Output the data that follows exactly, line for line.

________

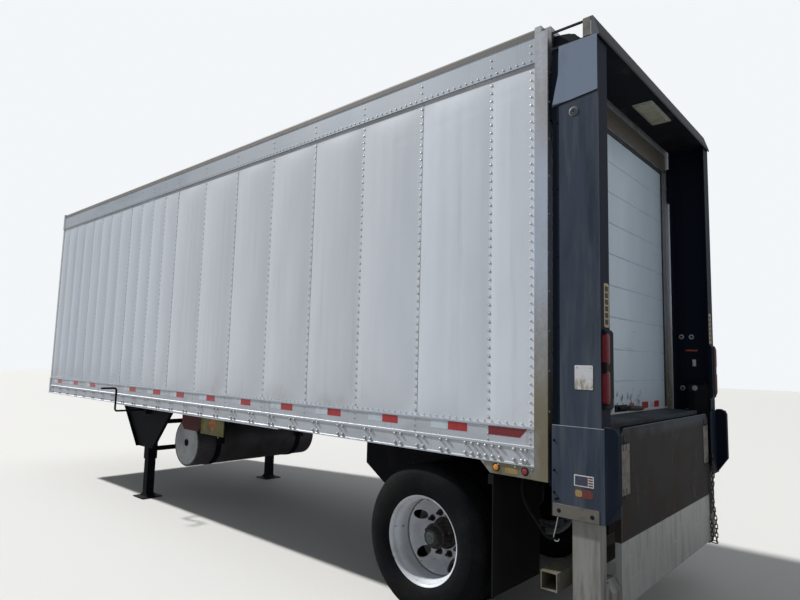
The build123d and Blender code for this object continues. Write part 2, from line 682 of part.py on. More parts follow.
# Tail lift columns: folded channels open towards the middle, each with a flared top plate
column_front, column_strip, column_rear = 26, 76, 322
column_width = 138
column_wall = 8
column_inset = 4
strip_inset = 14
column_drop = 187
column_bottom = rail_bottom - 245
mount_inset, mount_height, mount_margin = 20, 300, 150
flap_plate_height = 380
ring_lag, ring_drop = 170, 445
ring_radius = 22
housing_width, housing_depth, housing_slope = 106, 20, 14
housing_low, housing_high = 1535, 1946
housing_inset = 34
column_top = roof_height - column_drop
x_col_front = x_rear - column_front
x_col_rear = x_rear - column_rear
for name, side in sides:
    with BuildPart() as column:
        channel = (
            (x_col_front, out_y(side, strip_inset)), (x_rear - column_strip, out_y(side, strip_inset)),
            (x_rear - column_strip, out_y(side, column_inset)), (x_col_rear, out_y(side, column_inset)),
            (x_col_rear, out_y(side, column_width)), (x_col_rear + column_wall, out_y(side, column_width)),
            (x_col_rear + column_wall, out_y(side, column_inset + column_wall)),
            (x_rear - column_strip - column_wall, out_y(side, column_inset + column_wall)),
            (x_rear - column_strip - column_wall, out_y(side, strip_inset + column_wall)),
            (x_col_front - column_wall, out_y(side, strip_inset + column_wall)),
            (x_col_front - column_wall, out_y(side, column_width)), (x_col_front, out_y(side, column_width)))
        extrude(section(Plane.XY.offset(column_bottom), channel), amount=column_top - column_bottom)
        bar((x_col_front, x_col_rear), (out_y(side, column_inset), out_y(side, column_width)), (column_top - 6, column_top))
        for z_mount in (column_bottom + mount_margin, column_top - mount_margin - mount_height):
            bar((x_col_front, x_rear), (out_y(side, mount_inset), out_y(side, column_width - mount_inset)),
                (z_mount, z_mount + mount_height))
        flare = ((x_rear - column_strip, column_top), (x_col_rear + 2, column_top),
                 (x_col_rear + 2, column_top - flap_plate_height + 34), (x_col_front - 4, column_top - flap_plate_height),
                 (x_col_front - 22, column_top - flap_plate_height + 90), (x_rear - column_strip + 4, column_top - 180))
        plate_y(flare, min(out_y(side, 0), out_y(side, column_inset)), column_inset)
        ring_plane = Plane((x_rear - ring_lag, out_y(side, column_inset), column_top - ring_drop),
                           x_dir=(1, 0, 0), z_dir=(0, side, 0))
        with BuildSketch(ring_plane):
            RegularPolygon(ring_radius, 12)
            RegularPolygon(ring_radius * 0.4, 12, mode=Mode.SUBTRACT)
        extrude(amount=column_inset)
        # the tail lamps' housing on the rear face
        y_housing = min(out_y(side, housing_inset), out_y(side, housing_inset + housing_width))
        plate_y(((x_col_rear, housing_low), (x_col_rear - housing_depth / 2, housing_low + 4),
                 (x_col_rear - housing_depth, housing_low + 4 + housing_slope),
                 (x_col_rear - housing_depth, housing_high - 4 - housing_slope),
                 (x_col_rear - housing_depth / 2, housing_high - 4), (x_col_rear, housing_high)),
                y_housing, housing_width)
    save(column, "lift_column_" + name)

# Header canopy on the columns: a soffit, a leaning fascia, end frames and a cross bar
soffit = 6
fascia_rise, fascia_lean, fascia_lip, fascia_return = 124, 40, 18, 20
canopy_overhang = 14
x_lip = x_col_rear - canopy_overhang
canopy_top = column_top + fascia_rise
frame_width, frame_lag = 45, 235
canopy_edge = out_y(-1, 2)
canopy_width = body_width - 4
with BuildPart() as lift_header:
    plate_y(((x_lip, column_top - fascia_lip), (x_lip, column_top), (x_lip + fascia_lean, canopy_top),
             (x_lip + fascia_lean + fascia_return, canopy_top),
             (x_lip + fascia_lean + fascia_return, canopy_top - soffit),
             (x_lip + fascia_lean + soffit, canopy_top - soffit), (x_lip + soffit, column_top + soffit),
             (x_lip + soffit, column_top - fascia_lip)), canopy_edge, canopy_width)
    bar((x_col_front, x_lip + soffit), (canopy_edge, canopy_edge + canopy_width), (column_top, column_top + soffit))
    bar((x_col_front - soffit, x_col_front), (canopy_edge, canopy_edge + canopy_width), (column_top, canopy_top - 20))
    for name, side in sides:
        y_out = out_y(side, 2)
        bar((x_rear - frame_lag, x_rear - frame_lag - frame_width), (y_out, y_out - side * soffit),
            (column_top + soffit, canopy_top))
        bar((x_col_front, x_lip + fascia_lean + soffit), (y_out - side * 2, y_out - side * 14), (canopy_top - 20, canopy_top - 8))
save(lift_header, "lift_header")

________

**Reply to the exercise:**
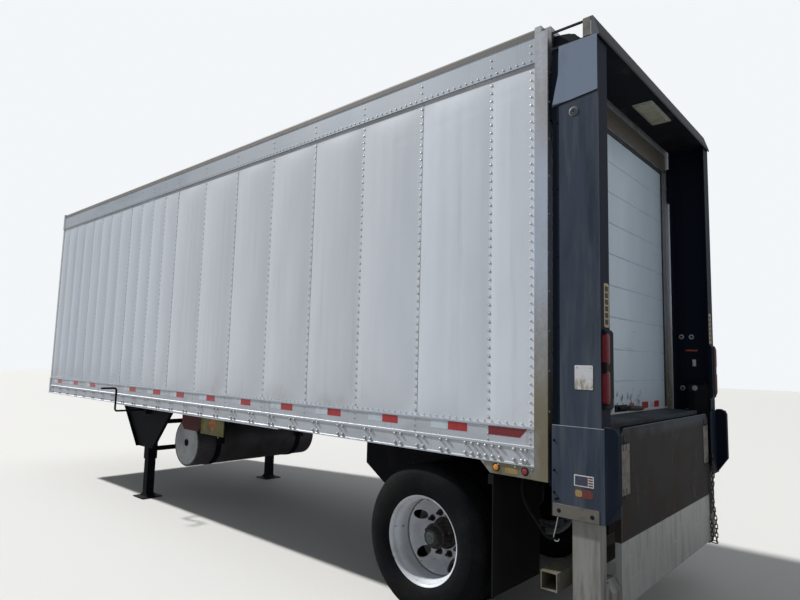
The build123d and Blender code for this object continues. Write part 2, from line 682 of part.py on. More parts follow.
# Tail lift columns: folded channels open towards the middle, each with a flared top plate
column_front, column_strip, column_rear = 26, 76, 322
column_width = 138
column_wall = 8
column_inset = 4
strip_inset = 14
column_drop = 187
column_bottom = rail_bottom - 245
mount_inset, mount_height, mount_margin = 20, 300, 150
flap_plate_height = 380
ring_lag, ring_drop = 170, 445
ring_radius = 22
housing_width, housing_depth, housing_slope = 106, 20, 14
housing_low, housing_high = 1535, 1946
housing_inset = 34
column_top = roof_height - column_drop
x_col_front = x_rear - column_front
x_col_rear = x_rear - column_rear
for name, side in sides:
    with BuildPart() as column:
        channel = (
            (x_col_front, out_y(side, strip_inset)), (x_rear - column_strip, out_y(side, strip_inset)),
            (x_rear - column_strip, out_y(side, column_inset)), (x_col_rear, out_y(side, column_inset)),
            (x_col_rear, out_y(side, column_width)), (x_col_rear + column_wall, out_y(side, column_width)),
            (x_col_rear + column_wall, out_y(side, column_inset + column_wall)),
            (x_rear - column_strip - column_wall, out_y(side, column_inset + column_wall)),
            (x_rear - column_strip - column_wall, out_y(side, strip_inset + column_wall)),
            (x_col_front - column_wall, out_y(side, strip_inset + column_wall)),
            (x_col_front - column_wall, out_y(side, column_width)), (x_col_front, out_y(side, column_width)))
        extrude(section(Plane.XY.offset(column_bottom), channel), amount=column_top - column_bottom)
        bar((x_col_front, x_col_rear), (out_y(side, column_inset), out_y(side, column_width)), (column_top - 6, column_top))
        for z_mount in (column_bottom + mount_margin, column_top - mount_margin - mount_height):
            bar((x_col_front, x_rear), (out_y(side, mount_inset), out_y(side, column_width - mount_inset)),
                (z_mount, z_mount + mount_height))
        flare = ((x_rear - column_strip, column_top), (x_col_rear + 2, column_top),
                 (x_col_rear + 2, column_top - flap_plate_height + 34), (x_col_front - 4, column_top - flap_plate_height),
                 (x_col_front - 22, column_top - flap_plate_height + 90), (x_rear - column_strip + 4, column_top - 180))
        plate_y(flare, min(out_y(side, 0), out_y(side, column_inset)), column_inset)
        ring_plane = Plane((x_rear - ring_lag, out_y(side, column_inset), column_top - ring_drop),
                           x_dir=(1, 0, 0), z_dir=(0, side, 0))
        with BuildSketch(ring_plane):
            RegularPolygon(ring_radius, 12)
            RegularPolygon(ring_radius * 0.4, 12, mode=Mode.SUBTRACT)
        extrude(amount=column_inset)
        # the tail lamps' housing on the rear face
        y_housing = min(out_y(side, housing_inset), out_y(side, housing_inset + housing_width))
        plate_y(((x_col_rear, housing_low), (x_col_rear - housing_depth / 2, housing_low + 4),
                 (x_col_rear - housing_depth, housing_low + 4 + housing_slope),
                 (x_col_rear - housing_depth, housing_high - 4 - housing_slope),
                 (x_col_rear - housing_depth / 2, housing_high - 4), (x_col_rear, housing_high)),
                y_housing, housing_width)
    save(column, "lift_column_" + name)

# Header canopy on the columns: a soffit, a leaning fascia, end frames and a cross bar
soffit = 6
fascia_rise, fascia_lean, fascia_lip, fascia_return = 124, 40, 18, 20
canopy_overhang = 14
x_lip = x_col_rear - canopy_overhang
canopy_top = column_top + fascia_rise
frame_width, frame_lag = 45, 235
canopy_edge = out_y(-1, 2)
canopy_width = body_width - 4
with BuildPart() as lift_header:
    plate_y(((x_lip, column_top - fascia_lip), (x_lip, column_top), (x_lip + fascia_lean, canopy_top),
             (x_lip + fascia_lean + fascia_return, canopy_top),
             (x_lip + fascia_lean + fascia_return, canopy_top - soffit),
             (x_lip + fascia_lean + soffit, canopy_top - soffit), (x_lip + soffit, column_top + soffit),
             (x_lip + soffit, column_top - fascia_lip)), canopy_edge, canopy_width)
    bar((x_col_front, x_lip + soffit), (canopy_edge, canopy_edge + canopy_width), (column_top, column_top + soffit))
    bar((x_col_front - soffit, x_col_front), (canopy_edge, canopy_edge + canopy_width), (column_top, canopy_top - 20))
    for name, side in sides:
        y_out = out_y(side, 2)
        bar((x_rear - frame_lag, x_rear - frame_lag - frame_width), (y_out, y_out - side * soffit),
            (column_top + soffit, canopy_top))
        bar((x_col_front, x_lip + fascia_lean + soffit), (y_out - side * 2, y_out - side * 14), (canopy_top - 20, canopy_top - 8))
save(lift_header, "lift_header")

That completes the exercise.